In the 90s Frisell attracted a particular audience which could appreciate mainstream, rock, blues or free jazz; the genre was no great matter, the main point was the appreciation of innovation and experiment and moderation of spirit; with regular changes to the group, Frisell retained the support of his fan base. In 1996 he formed the 'Bill Frisell Quartet' and recorded an album of the same name. Lacking a rhythm section the group consisted of Curtis Fowlkes (trombone), Ron Miles (trumpet) and Eyvind Kang (violin). Rhythm was always important to Frisell and this was still the case, as a result the instruments swapped functions - after soloing during a piece each instrument would take on the responsibility of keeping the beat.

After an event in 1997 the guitarist's work was reinvented for most Americans, but Europeans had doubts about his jazz credentials. In that year he recorded his 'Nashville' album on which the influence of country music was prominent; a typical country vocal was backed by mandolin, banjo and harmonica. Perhaps with the album 'Have a Little Faith', he 'paid his dues' to classical and popular USA music, producing his most basic and folksiest music.

Bill Frisell

In the second half of the 90s, Bill Frisell was not preoccupied simply by his own ideas, he was also on tour with clarinettist Marty Erlich in the USA and England (with a programme dedicated to the works of Julius Hemphill), and giving concerts with Joey baron and the Los Angeles Symphony Orchestra, as well as realising a project for a cinema film. In the last two years the changes in his groups have become almost a tradition. Reducing the group to a trio, he invited to his rhythm section musicians such as Viktor Kraus (bass) and Jim Keltner (drums) who had played blues/rock for some time (they had played with Bob Dylan, George Harrison, Ry Cooder, John Lennon and Lyle Lovatt).

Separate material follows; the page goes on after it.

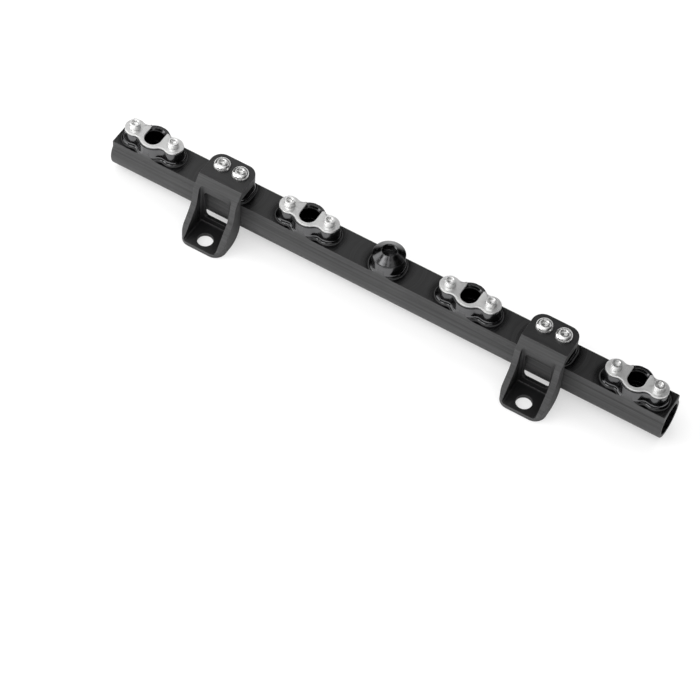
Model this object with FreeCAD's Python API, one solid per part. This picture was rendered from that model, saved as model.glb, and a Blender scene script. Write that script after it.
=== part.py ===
import FreeCAD, Part
import math
import os
from FreeCAD import Vector

# Fuel rail for one bank of a V8 engine: a round aluminium bar with a flat milled along it,
# four injector sockets, a plugged middle port, a threaded port in each end and two brackets.
# Sizes are in millimetres. X runs along the rail, Y away from the bracket feet, Z up.
# Every piece is drawn from the middle of the bar's flat. At the end all are moved so that
# the origin is midway between the two foot holes, on the face that the feet stand on.

# Engine layout
cylinder_pitch = 111.76
cylinder_count = 4
end_overhang = 24.5

# Bar: round, with a flat-topped block along its upper side
bar_dia = 25.0
flat_width = 19.85
fuel_bore_dia = 17.0

# End ports: straight thread with a coned O-ring seat at the mouth
end_thread_dia = 19.05
end_thread_depth = 16.0
end_mouth_dia = 20.6
end_seat_depth = 2.5
end_edge_break = 0.4
seat_taper_share = 0.35
drill_point_angle = 30.0

# Bosses milled on the flat, with a rounded foot all round
boss_height = 9.0
boss_fillet = 2.6
boss_oversize = 0.15
bracket_boss_length = 28.0
bracket_boss_corner = 7.5

# Injector sockets
socket_dia = 13.6
socket_depth = 11.0
socket_lead_in = 1.4
socket_lead_in_depth = 1.8
feed_hole_dia = 8.0
clip_screw_spacing = 28.0
screw_lobe_radius = 6.6
neck_radius = 5.5

# Clip plates that hold the injectors, each with a U-shaped slot
clip_thickness = 1.5
clip_centre_radius = 9.25
clip_lobe_radius = 6.4
clip_slot_width = 10.9
clip_slot_end_offset = 1.4
clip_tip_radius = 0.8

# Clip screws: socket cap screws
clip_screw_dia = 4.17
clip_screw_length = 9.5
clip_head_dia = 6.86
clip_head_height = 4.17
clip_hex = 3.57
clip_hex_depth = 2.2
clip_head_chamfer = 0.35
clip_screw_tip_chamfer = 0.4

# Bracket screws: low domed heads
bracket_screw_dia = 6.35
bracket_screw_length = 12.7
bracket_screw_spacing = 13.0
button_head_dia = 11.1
button_head_height = 3.35
button_head_rim = 0.4
button_top_dia = 5.6
button_hex = 3.97
button_hex_depth = 2.2
button_dome_bulge = 0.16
bracket_screw_tip_chamfer = 0.5

# Threads are drawn plain. A hole has the thread's outer diameter.
thread_clearance = 0.05
screw_hole_clearance = 0.25
hole_past_screw = 1.0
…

One more 'strange meeting' occurred around this time - the 'Gone, Just Like a Train' and 'Good Dog, Happy Man' albums were released. What could emerge from the conjunction of a typical rock rhythm section and Frisell's meditative jazz guitar? "Maybe jazz-rock?" - but no… As usual, the unexpected happened. The playing has a vein of blues with a dry rhythm base underlaying the sharpness of a bright guitar sound. The acoustic guitar's unexpected opportunities to voice a 'juicy' classical sound demanded attention. No matter what he plays, he makes the music his own - each note has meaning and creates a phlegmatic and nostalgic air. His motto was 'changeless', there should be no superfluous moment. We look forward to following his future directions.